* **GIVEN REQUEST**
The data below needs to be returned exactly, line for line.

* **SOURCE DATA**
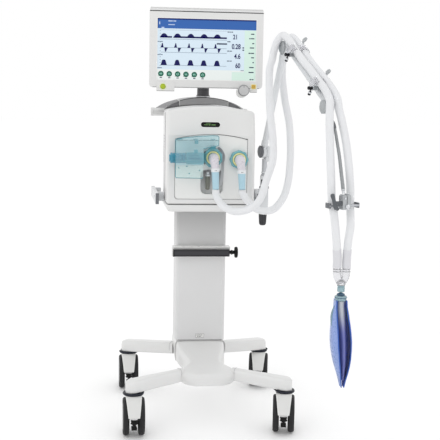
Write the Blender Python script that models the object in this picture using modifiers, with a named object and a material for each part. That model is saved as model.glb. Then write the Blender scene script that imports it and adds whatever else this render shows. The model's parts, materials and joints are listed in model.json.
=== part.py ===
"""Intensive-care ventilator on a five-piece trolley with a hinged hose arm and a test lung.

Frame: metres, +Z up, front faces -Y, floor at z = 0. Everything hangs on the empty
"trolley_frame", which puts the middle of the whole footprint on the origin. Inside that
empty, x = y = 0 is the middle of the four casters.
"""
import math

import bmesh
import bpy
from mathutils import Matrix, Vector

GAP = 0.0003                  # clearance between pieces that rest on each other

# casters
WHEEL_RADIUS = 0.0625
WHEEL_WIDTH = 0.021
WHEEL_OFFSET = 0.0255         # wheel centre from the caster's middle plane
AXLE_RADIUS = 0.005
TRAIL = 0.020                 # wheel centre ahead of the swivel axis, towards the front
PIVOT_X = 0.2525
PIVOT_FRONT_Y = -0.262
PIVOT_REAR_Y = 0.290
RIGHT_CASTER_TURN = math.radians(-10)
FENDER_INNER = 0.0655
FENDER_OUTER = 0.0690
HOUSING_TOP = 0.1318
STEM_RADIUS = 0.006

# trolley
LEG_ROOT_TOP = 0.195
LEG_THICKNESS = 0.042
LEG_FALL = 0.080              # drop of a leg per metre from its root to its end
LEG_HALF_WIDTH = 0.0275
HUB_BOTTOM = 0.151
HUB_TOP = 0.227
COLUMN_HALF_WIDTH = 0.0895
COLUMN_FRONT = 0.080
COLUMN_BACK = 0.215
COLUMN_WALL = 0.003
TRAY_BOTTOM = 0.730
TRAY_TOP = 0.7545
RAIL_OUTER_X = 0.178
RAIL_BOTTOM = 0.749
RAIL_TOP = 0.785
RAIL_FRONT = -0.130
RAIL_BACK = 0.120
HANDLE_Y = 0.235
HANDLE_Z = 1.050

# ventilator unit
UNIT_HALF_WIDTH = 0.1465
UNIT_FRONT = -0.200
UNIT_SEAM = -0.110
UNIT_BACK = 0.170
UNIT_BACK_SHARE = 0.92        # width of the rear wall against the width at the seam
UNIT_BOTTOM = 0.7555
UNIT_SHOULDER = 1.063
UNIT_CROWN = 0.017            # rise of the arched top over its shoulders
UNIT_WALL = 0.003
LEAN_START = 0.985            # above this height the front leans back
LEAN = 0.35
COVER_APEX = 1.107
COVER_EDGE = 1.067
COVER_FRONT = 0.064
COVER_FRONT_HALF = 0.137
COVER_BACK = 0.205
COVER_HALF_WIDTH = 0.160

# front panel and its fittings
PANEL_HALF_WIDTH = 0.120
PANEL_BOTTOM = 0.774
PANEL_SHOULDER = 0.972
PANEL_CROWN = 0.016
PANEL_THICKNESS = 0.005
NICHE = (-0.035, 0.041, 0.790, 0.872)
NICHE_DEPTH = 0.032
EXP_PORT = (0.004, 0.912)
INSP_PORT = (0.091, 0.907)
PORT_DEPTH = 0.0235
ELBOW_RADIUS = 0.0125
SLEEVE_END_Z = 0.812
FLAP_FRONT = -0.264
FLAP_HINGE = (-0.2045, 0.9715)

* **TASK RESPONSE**
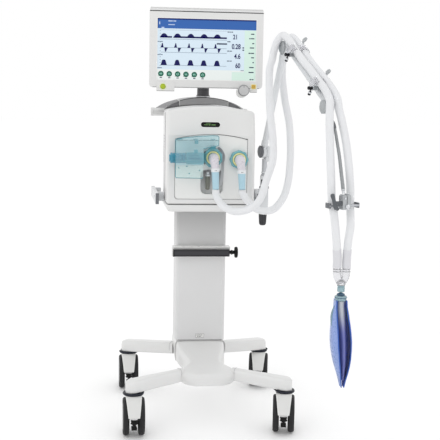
Write the Blender Python script that models the object in this picture using modifiers, with a named object and a material for each part. That model is saved as model.glb. Then write the Blender scene script that imports it and adds whatever else this render shows. The model's parts, materials and joints are listed in model.json.
=== part.py ===
"""Intensive-care ventilator on a five-piece trolley with a hinged hose arm and a test lung.

Frame: metres, +Z up, front faces -Y, floor at z = 0. Everything hangs on the empty
"trolley_frame", which puts the middle of the whole footprint on the origin. Inside that
empty, x = y = 0 is the middle of the four casters.
"""
import math

import bmesh
import bpy
from mathutils import Matrix, Vector

GAP = 0.0003                  # clearance between pieces that rest on each other

# casters
WHEEL_RADIUS = 0.0625
WHEEL_WIDTH = 0.021
WHEEL_OFFSET = 0.0255         # wheel centre from the caster's middle plane
AXLE_RADIUS = 0.005
TRAIL = 0.020                 # wheel centre ahead of the swivel axis, towards the front
PIVOT_X = 0.2525
PIVOT_FRONT_Y = -0.262
PIVOT_REAR_Y = 0.290
RIGHT_CASTER_TURN = math.radians(-10)
FENDER_INNER = 0.0655
FENDER_OUTER = 0.0690
HOUSING_TOP = 0.1318
STEM_RADIUS = 0.006

# trolley
LEG_ROOT_TOP = 0.195
LEG_THICKNESS = 0.042
LEG_FALL = 0.080              # drop of a leg per metre from its root to its end
LEG_HALF_WIDTH = 0.0275
HUB_BOTTOM = 0.151
HUB_TOP = 0.227
COLUMN_HALF_WIDTH = 0.0895
COLUMN_FRONT = 0.080
COLUMN_BACK = 0.215
COLUMN_WALL = 0.003
TRAY_BOTTOM = 0.730
TRAY_TOP = 0.7545
RAIL_OUTER_X = 0.178
RAIL_BOTTOM = 0.749
RAIL_TOP = 0.785
RAIL_FRONT = -0.130
RAIL_BACK = 0.120
HANDLE_Y = 0.235
HANDLE_Z = 1.050

# ventilator unit
UNIT_HALF_WIDTH = 0.1465
UNIT_FRONT = -0.200
UNIT_SEAM = -0.110
UNIT_BACK = 0.170
UNIT_BACK_SHARE = 0.92        # width of the rear wall against the width at the seam
UNIT_BOTTOM = 0.7555
UNIT_SHOULDER = 1.063
UNIT_CROWN = 0.017            # rise of the arched top over its shoulders
UNIT_WALL = 0.003
LEAN_START = 0.985            # above this height the front leans back
LEAN = 0.35
COVER_APEX = 1.107
COVER_EDGE = 1.067
COVER_FRONT = 0.064
COVER_FRONT_HALF = 0.137
COVER_BACK = 0.205
COVER_HALF_WIDTH = 0.160

# front panel and its fittings
PANEL_HALF_WIDTH = 0.120
PANEL_BOTTOM = 0.774
PANEL_SHOULDER = 0.972
PANEL_CROWN = 0.016
PANEL_THICKNESS = 0.005
NICHE = (-0.035, 0.041, 0.790, 0.872)
NICHE_DEPTH = 0.032
EXP_PORT = (0.004, 0.912)
INSP_PORT = (0.091, 0.907)
PORT_DEPTH = 0.0235
ELBOW_RADIUS = 0.0125
SLEEVE_END_Z = 0.812
FLAP_FRONT = -0.264
FLAP_HINGE = (-0.2045, 0.9715)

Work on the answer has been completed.